Have you read Part I of this series? Click here for tips on capitalization.
Quick question: You’re writing an email to your mom. Which of these two sentences do you type out?
- “Good morning mom.”
- “Good morning, mom.”
Which is right? Could it be either one? Does it even matter?
It does. No matter what your friends might tell you, commas are not arbitrary.
Consider the famous line, similar to the example above: “Let’s eat Grandpa!” You’ve probably figured out that it should be this: “Let’s eat, Grandpa!” One comma makes a huge difference.
Or consider these sentences, from which the title of a well-known book on grammar was taken:
- “The panda bear eats shoots and leaves.”
- “The panda bear eats, shoots and leaves.”
Again, one comma. Huge difference.
With the comma’s importance established, let’s look at some of the most basic uses of commas and how the careful writer (that’s you!) should handle each of them.
This is the situation we encountered in the opening example. The rule is simple: When directly addressing someone, always use a comma. The name or title of the person you’re addressing should be set off by a comma from the rest of the sentence.
- When the address is at the beginning of the sentence: “Dear sir, you are the greatest.”
- When the address is in the middle of the sentence: “It is you, Sally, who should be thanked.”
- When the address is at the end of the sentence: “Hi, Paul.”
In a series:
This is the situation addressed by the panda example. Items listed in a series need to be separated from each other by commas. In the first panda sentence, the absence of any comma is a signal to the reader that a series of items is not present; the reader then knows to interpret the information differently, even before finishing the sentence.
But back to the point: Items in a series should be separated by commas.
- “At the store, he bought eggs, rice, cookies and chocolate.”
- “After leaving, he got his car’s oil changed, bought stamps at the post office and met a friend for coffee.”
No doubt you’ve heard of the ever-present debate about the Oxford comma. That’s the comma before “and” or “or” at the end of the series. The above examples don’t use them, because they follow AP Style. Other style formats, though, require them. Be sure to follow the conventions of whatever style applies to the writing you’re doing.
If all of this is overwhelming, remember that hiring a professional writer is a great alternative to writing your own content.
To set off unnecessary information:
When you include information in a sentence that isn’t strictly needed, use commas to set it off.
“The construction worker, John Smith, was never late for a job.”

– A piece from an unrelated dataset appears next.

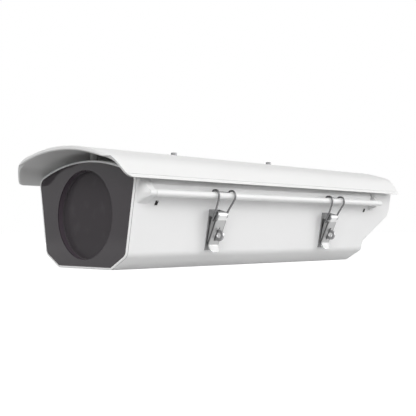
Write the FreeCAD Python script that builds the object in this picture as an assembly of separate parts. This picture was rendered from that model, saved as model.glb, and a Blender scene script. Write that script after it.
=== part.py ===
import FreeCAD, Part
import math
import os

os.makedirs("parts", exist_ok=True)
V = FreeCAD.Vector

# Sizes in millimetres. x runs across, y runs back from the front rim, z runs up from the bottom.

# Body section
body_length = 442.0
body_height = 105.5
bottom_half_width = 42.0
bevel_half_width = 64.5
bevel_height = 13.0
side_lean_deg = 9.9
arch_radius = 195.0
arch_half_span = 64.0
bottom_corner_radius = 3.0
bevel_corner_radius = 9.0
shoulder_radius = 10.0
shell_wall = 2.5
split_height = 69.0

# Bottom bracket mount
mount_centre_y = 190.0
mount_spacing_across = 50.0
mount_spacing_along = 70.0
mount_hole_radius = 3.25
mount_pad_height = 3.0
mount_pad_margin = 9.0

# Front cap, panel and window
front_cap_depth = 16.0
cap_wall = 2.8
rim_width = 2.0
rim_round = 1.2
panel_pocket_depth = 3.0
panel_setback = 0.2
panel_gap = 0.1
bulkhead_thickness = 3.0
window_drop = 0.45
window_land = 4.4
collar_wall = 2.4
collar_gap = 0.2
window_seal_thickness = 1.2
window_seal_lap = 0.8
glass_edge_gap = 1.75
glass_thickness = 3.0
retainer_thickness = 2.5
retainer_lap = 1.3
retainer_rim = 0.3
retainer_lug_radius = 4.2
retainer_screw_offset = 3.8
retainer_boss_radius = 3.2
retainer_screw_length = 6.0

# Spigots, end seals and the lid seal
spigot_gap = 0.3
spigot_wall = 2.5
spigot_length = 18.0
lid_spigot_length = 10.0
web_thickness = 3.0
end_seal_inset = 0.9
end_seal_width = 1.2
end_seal_depth = 1.0
lid_seal_thickness = 1.0
lid_seal_inset = 3.2
lid_seal_width = 2.8
arch_seal_thickness = 1.6
arch_seal_width = 6.0

# Cheek of the front cap that carries the end of the hook rail
cheek_start = 4.6
cheek_full = 8.5
cheek_low_drop = 9.8
cheek_high_drop = 20.5
groove_start = 4.4
groove_width = 2.1
groove_depth = 1.6

# Lid and hook rail
lid_wall = 2.3
lid_gap = 0.4
lid_lip = 3.9
lid_lip_thickness = 2.0
rail_reach = 10.5
rail_centre_z = 71.8
rail_radius = 3.5
rail_flange_thickness = 2.4
lid_band_root = 1.3
lid_band_height = 8.4
lid_band_out = 2.1
lid_band_gap = 2.0

# Rear cap
rear_joint = 387.0
lid_rear = 391.0
rear_low_y = 390.0
rear_step_height = 24.3
rear_slope_top = 58.0
rear_hollow_radius = 7.0
rear_slope_radius = 15.0
rear_edge_radius = 2.8

# Hood
hood_front = -31.0
hood_rear = 440.0
hood_side_gap = 12.5
hood_lip_drop = 21.0
hood_rise = 11.8
hood_lip_run = 12.5
hood_arch_radius = 220.0
hood_arch_half_span = 66.0
hood_bend_radius = 20.0
hood_sheet = 2.6
hood_hem = 4.1
hood_hem_depth = 5.0
hood_corner_radius = 48.3
hood_corner_width = 34.5
hood_edge_round = 1.25
hood_lip_front_radius = 9.0
hood_lip_rear_radius = 4.0
hood_groove_height = 3.0
hood_groove_radius = 0.45
hood_fixing_y = (120.0, 281.0)
standoff_radius = 6.0
hood_screw_radius = 2.0
hood_screw_head_radius = 3.5
hood_screw_head_height = 3.8
hood_screw_socket = 3.0
hood_screw_length = 12.0
hood_washer_radius = 4.1
hood_washer_thickness = 0.8
rest_pad_radius = 4.0
rest_pad_front_y = 12.0
rest_pad_rear_y = 425.0
post_root = 5.0

# Lid hinges on the far side
hinge_reach = 5.3
hinge_axis_z = 69.2
hinge_positions = (100.0, 300.0)
hinge_length = 40.0
hinge_knuckle_radius = 3.2
hinge_pin_radius = 1.6
hinge_leaf_thickness = 1.6
hinge_leaf_low = 48.0
hinge_leaf_high = 86.0
rivet_radius = 1.6
rivet_head_radius = 2.8
rivet_head_height = 0.9
rivet_length = 5.0
hinge_shell_rivet_z = 55.0
hinge_lid_rivet_z = 79.5

# Draw latches
latch_positions = (108.0, 300.0)
latch_half_width = 7.25
latch_plate_thickness = 1.5
latch_plate_low = 17.5
latch_plate_high = 58.5
latch_rivet_heights = (21.0, 45.0)
latch_sheet = 1.2
latch_side_gap = 0.3
lever_reach = 10.2
lever_pivot_z = 52.7
lever_barrel_radius = 3.6
lever_pin_radius = 1.5
lever_face_setback = 0.5
lever_angle_deg = 24.7
lever_face_end = 31.5
lever_tip_length = 8.0
lever_tip_angle_deg = -21.0
lever_flange_start = 5.2
lever_heel_height = 26.0
lever_wall_gap = 1.4
lever_slot_start = 12.4
lever_slot_end = 27.0
lever_slot_width = 3.2
bail_pivot_radius = 6.5
bail_pivot_angle_deg = 236.0
bail_wire_radius = 1.0
bail_half_width = 11.9
bail_low_half_width = 8.5
bail_hook_radius = 5.3
bail_hook_angle_deg = 40.0
bail_knee_out = 2.6
bail_knee_rise = 5.8
bail_shoulder_drop = 2.8
eye_reach = 11.6
eye_centre_z = 32.3
eye_radius = 5.8
eye_hole_radius = 2.8
eye_thickness = 1.8

# Side screws of the caps
side_screw_drop = 6.0
side_screw_front_y = 29.0
side_screw_rear_y = 381.5
side_screw_radius = 1.7
side_screw_head_radius = 3.4
side_screw_length = 8.0
flat_slot_share = 0.2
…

Removing the worker’s name from the sentence (“The construction worker was never late for a job”) might remove information, but it doesn’t change the sentence’s overall meaning. Thus, it should be set off with commas. Information added to a sentence as extra information, by the way, is called an appositive; read here for more info.
Now consider this: “Construction worker John Smith was never late for a job.”
Do you see how the worker’s name is important? If you remove it, you get an incomplete sentence: “Construction worker was never late for a job.” No commas needed in this case.